- Evadne Baker, 1964
- Born: 19 August 1937
- Died: 17 January 1995 (aged 57)
- Citizenship: South Africa
- Occupation: actress

= Evadne Baker =

South African actor

Evadne Baker (19 August 1937 – 17 January 1995) was an English actress. She was born in Cape Town, to parents of French, Dutch, and German heritage. She trained as a ballerina from the age of six, and moved to England when she was nine to continue her training in London.

She later studied in Paris and Geneva under several prominent instructors, including Margot Fonteyn. She supported herself by working as a model for Vogue magazine.

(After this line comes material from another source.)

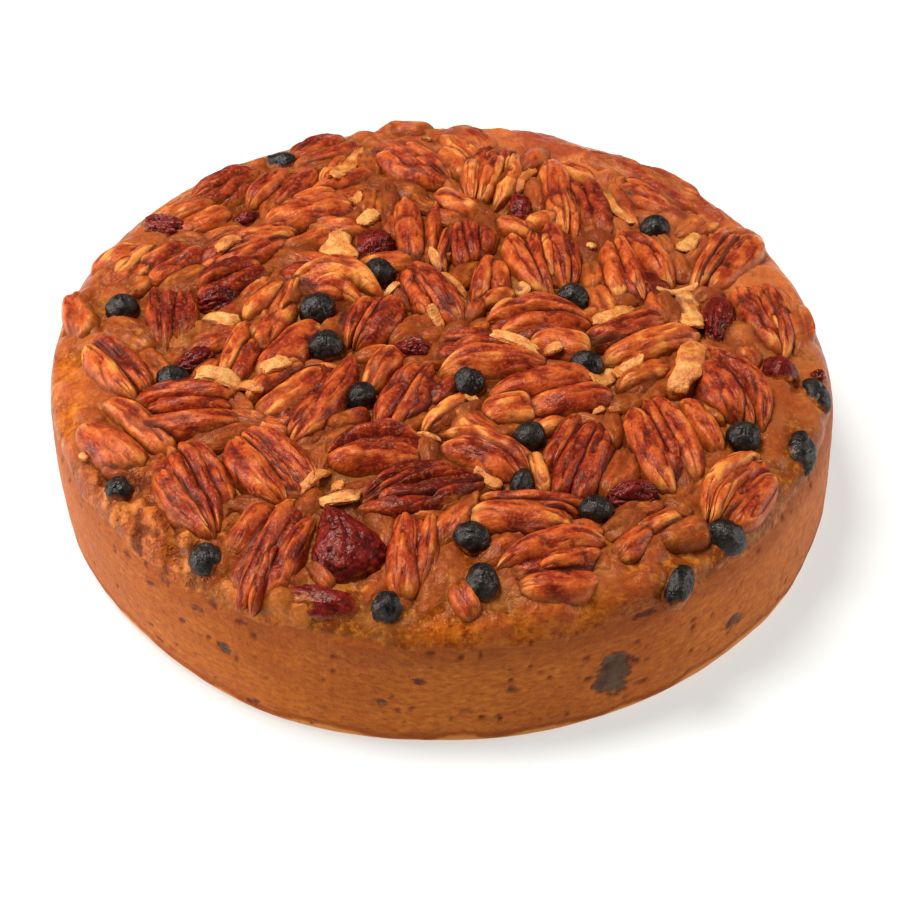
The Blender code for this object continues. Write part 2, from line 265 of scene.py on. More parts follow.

When she was seventeen, she was rejected by Sadler's Wells Theatre because she was too tall, and she returned to South Africa to study acting and seek work in the theatre. After a year performing with the national theatre, she returned to England to study jazz dancing. In Paris she auditioned for Matt Matlex and won a role in a Las Vegas show, where she was discovered by a talent agent for 20th Century Fox who signed her to a movie contract.

==Films==
Baker appeared in several films, mostly in minor roles, including Seven Women from Hell (1961), Shock Treatment (1964), and The Sound of Music (1965), in which she played the role of Sister Bernice.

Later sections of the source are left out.